The Invisible Man – the classic version was rewritten to include another guy’s story in it.
Arguably the best Wells adaptation was The Man Who Could Work Miracles. Good special effects, and it takes the story pretty much as written and translates it to the screen.
Edgar Allan Poe
The only “adaptation” that’s at all close to Poe’s original work, I suspect, is An Evening with Edgar Allan Poe, a virtual one-man show of Vincent Price reading and acting three Poe stories. It’s absolutely straight and accurate. No other Poe adaptation seems unadulterated, and I don’t just mean Roger Corman’s films – there are plenty of others that were made by other filmmakers, and just about all of them make significant changes.
My friends and I laughed our arses off at that, at the cinema, with everyone else around us acting like it was a genuine war/action movie and shushing us (and, of course, that made us laugh more). Possibly the advertising was at fault? I can’t remember what it was like for that movie (in the UK, since they vary a lot). But, still. It was patently an over-the-top parody.
Poe’s Law.
But remember, Poe’s Law works both way. Just as any parody, no matter how ridiculous, can be mistaken by someone as being serious, any attempt a serious work can be mistaken by someone for a parody. You seem to believe that ST is a parody that some people mistake for a serious film, while I believe that it’s a ham-handed attempt at a serious film that some people mistake for parody. There’s no way for us to know the truth - even asking the creator won’t help, because creators lie.
Not parody, satire.
And satire can be serious; it’s not either-or.
For me personally while there were a few laugh out loud moments there were plenty of things like eg the “brain bug” being tortured at the end, that were still making a satirical point but were sad or unpleasant.
I won’t argue that the “newsreel” sections were supposed to be satirical - that wasn’t very subtle (although I think they were also an attempt at 1997 “the internet is soooooo cool!” trendiness). The movie between them, though, was IMHO intended to be serious.
Chuck Jones did a perfectly fine job without resorting to toilet humour. (Admittedly, his version is about an hour shorter than the Mike Myers one, but it still added plenty of new material.)

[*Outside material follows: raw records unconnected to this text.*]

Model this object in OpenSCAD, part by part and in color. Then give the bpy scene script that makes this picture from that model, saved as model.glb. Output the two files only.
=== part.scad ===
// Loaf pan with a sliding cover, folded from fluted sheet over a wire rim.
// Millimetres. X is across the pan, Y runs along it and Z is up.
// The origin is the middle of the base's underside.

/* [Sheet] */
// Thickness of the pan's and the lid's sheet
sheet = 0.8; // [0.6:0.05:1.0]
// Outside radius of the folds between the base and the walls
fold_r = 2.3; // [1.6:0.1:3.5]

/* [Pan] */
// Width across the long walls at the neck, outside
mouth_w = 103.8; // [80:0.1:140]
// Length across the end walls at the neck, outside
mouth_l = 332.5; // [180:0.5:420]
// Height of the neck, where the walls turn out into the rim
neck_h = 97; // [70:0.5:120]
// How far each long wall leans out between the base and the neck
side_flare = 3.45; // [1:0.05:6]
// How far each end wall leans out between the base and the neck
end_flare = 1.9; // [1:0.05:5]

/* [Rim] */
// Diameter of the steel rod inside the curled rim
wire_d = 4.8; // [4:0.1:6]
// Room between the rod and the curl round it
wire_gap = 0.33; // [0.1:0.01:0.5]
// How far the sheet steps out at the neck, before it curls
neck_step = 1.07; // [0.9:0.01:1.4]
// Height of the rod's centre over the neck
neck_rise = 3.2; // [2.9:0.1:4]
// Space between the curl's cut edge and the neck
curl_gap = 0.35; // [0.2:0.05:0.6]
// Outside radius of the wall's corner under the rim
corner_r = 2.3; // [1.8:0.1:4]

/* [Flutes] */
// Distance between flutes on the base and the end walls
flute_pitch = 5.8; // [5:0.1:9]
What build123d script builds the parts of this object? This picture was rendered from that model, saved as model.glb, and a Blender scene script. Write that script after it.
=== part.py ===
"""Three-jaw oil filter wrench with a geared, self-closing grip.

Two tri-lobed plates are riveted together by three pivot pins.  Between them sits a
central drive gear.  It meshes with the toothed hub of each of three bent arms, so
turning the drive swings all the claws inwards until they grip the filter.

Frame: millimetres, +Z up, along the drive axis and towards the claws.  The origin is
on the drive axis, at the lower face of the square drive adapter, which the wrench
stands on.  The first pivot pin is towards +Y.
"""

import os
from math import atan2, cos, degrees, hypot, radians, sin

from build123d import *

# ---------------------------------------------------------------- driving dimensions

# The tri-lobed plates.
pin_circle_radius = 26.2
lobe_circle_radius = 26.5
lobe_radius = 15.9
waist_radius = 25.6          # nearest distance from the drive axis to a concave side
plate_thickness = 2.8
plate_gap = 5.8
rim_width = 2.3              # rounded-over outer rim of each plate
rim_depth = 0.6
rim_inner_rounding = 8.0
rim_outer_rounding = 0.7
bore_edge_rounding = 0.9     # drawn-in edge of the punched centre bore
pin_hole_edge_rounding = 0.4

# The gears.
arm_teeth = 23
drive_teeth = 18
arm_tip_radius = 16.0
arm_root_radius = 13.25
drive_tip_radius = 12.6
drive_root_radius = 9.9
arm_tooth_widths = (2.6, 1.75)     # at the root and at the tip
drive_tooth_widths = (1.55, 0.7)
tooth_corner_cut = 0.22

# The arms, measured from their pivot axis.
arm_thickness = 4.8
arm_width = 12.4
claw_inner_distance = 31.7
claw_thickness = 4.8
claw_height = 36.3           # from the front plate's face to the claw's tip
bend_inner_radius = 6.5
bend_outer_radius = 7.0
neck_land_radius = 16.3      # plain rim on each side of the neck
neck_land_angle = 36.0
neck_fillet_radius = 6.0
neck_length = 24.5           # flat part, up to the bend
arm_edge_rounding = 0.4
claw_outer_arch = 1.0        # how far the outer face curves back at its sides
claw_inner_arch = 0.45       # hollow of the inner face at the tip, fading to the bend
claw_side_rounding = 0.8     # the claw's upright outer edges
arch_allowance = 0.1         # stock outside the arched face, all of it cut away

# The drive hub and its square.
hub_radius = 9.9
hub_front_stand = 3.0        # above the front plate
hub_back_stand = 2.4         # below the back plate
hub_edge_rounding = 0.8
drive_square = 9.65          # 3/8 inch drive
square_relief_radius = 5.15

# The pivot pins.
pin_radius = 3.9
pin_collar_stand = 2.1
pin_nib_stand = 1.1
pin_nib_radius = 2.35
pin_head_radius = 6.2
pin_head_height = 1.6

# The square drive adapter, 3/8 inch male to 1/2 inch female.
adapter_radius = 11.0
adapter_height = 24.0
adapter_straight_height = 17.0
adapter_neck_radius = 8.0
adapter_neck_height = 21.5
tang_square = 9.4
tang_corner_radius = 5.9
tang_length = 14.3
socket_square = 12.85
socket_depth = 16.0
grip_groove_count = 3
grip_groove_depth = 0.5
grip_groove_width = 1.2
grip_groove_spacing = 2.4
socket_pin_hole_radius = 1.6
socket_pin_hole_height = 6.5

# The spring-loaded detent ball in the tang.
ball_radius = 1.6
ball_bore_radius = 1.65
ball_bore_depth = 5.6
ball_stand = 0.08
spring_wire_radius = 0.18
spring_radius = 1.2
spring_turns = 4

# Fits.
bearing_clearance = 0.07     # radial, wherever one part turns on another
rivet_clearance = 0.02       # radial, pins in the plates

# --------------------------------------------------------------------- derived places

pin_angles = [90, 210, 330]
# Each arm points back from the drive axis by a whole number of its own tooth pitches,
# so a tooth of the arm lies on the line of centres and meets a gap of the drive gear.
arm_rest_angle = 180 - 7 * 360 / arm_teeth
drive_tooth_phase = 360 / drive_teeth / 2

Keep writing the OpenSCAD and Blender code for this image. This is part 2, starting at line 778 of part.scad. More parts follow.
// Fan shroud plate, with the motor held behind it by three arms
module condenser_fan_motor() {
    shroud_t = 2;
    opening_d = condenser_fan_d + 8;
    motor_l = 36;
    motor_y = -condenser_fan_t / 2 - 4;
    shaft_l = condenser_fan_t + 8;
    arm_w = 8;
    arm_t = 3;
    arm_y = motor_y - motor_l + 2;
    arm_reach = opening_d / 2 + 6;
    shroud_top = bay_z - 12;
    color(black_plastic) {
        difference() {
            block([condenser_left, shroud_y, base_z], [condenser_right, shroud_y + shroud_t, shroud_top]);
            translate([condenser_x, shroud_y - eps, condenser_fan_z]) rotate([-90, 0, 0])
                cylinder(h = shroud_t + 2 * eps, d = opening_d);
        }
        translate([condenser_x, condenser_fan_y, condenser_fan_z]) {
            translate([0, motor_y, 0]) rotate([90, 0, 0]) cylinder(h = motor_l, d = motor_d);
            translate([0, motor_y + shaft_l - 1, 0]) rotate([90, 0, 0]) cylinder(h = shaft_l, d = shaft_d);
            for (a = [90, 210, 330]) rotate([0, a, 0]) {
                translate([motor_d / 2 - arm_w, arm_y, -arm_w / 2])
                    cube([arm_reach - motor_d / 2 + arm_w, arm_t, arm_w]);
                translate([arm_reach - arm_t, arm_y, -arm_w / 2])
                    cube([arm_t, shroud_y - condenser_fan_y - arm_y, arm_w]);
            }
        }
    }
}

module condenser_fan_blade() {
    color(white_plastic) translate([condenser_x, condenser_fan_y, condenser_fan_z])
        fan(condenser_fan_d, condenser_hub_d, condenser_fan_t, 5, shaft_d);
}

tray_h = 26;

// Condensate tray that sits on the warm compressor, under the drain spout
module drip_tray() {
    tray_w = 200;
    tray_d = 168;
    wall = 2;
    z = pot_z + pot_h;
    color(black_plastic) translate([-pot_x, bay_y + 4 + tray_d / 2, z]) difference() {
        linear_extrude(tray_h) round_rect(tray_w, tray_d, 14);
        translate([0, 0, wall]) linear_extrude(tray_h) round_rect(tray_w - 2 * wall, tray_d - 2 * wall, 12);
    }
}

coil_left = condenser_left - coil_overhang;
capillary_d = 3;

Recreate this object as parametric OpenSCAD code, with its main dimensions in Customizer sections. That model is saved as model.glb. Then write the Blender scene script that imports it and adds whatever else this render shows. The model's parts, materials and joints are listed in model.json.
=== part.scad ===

Absolutely. To add another. Ian Fleming’s short story The Spy Who Loved Me was about criminals who were going to destroy a motel (for the insurance money?) and kill a (lady) caretaker in the process. James Bond happens to stop by and saves the day - then leaves.
I wish the movie hadn’t cut the Zoo of Death, though.
In this one case the lack of resemblance between the book and the film is understandable – Fleming stipulated that they could only use the title, and not the story. They almost certainly would have changed the plot completely, in any case. By that time the films had little to do with the books (although the second film to follow – For Your Eyes Only, following Moonraker, marked a brief return to Fleming’s texts. It didn’t last past part of Octopussy, though.), and the original plot wasn’t very exciting or sexy, and the story was told completely through the eyes of the “Bond girl”, who was riding around upstate New York on a Vespa. If they kept any of that, she’d have been on a souped-up supercharged Harley.
For the purpose of this thread, it’s enough to say that that position is very much disputed; it’s described as a satirical movie pretty unanimously among film review sites, so it’s a good example for the OP.
Maybe the book is supposed to be satirical too. There’s no way you can prove it isn’t.
Sure and maybe fast and furious 8 is supposed to be an educational film about kinetics.
I mean, if we’re ignoring what the authors say, what movie reviewers and experts say, the opinion of most people who’ve watched the film and the synopsis, then why not? Can’t prove it!
When I was eight, Disney’s Chitty-Chitty-Bang-Bang taught me the lesson that moviemakers care nothing about the book whose title they use. Ever since, if I find a movie that actually follows the book, I’m pleasantly surprised.
Except by reading everything RAH ever wrote about it, of course.
It’s a common mistake, but Chitty Chitty Bang Bang wasn’t made by Disney – it was made by Albert Broccoli (of James Bond fame – Ian Fleming wrote the Bond books, too) and released through United Artists.
There are connections. Broccoli made the film after the success of Mary Poppins, so he got the male star of that film – Dick Van Dyke, and he got the same songwriting team, the Sherman brothers.
It’s kind of like the wat Jonathan Harris tried to duplicate the success of Seventh Voyage of Sinbad by getting the same director and two of the same stars to make his Jack the Giant Killer, but not Ray Harryhausen.
I don’t think either Chitty Chitty Bang Bang or Jack the Giant Killer lived up to expectations.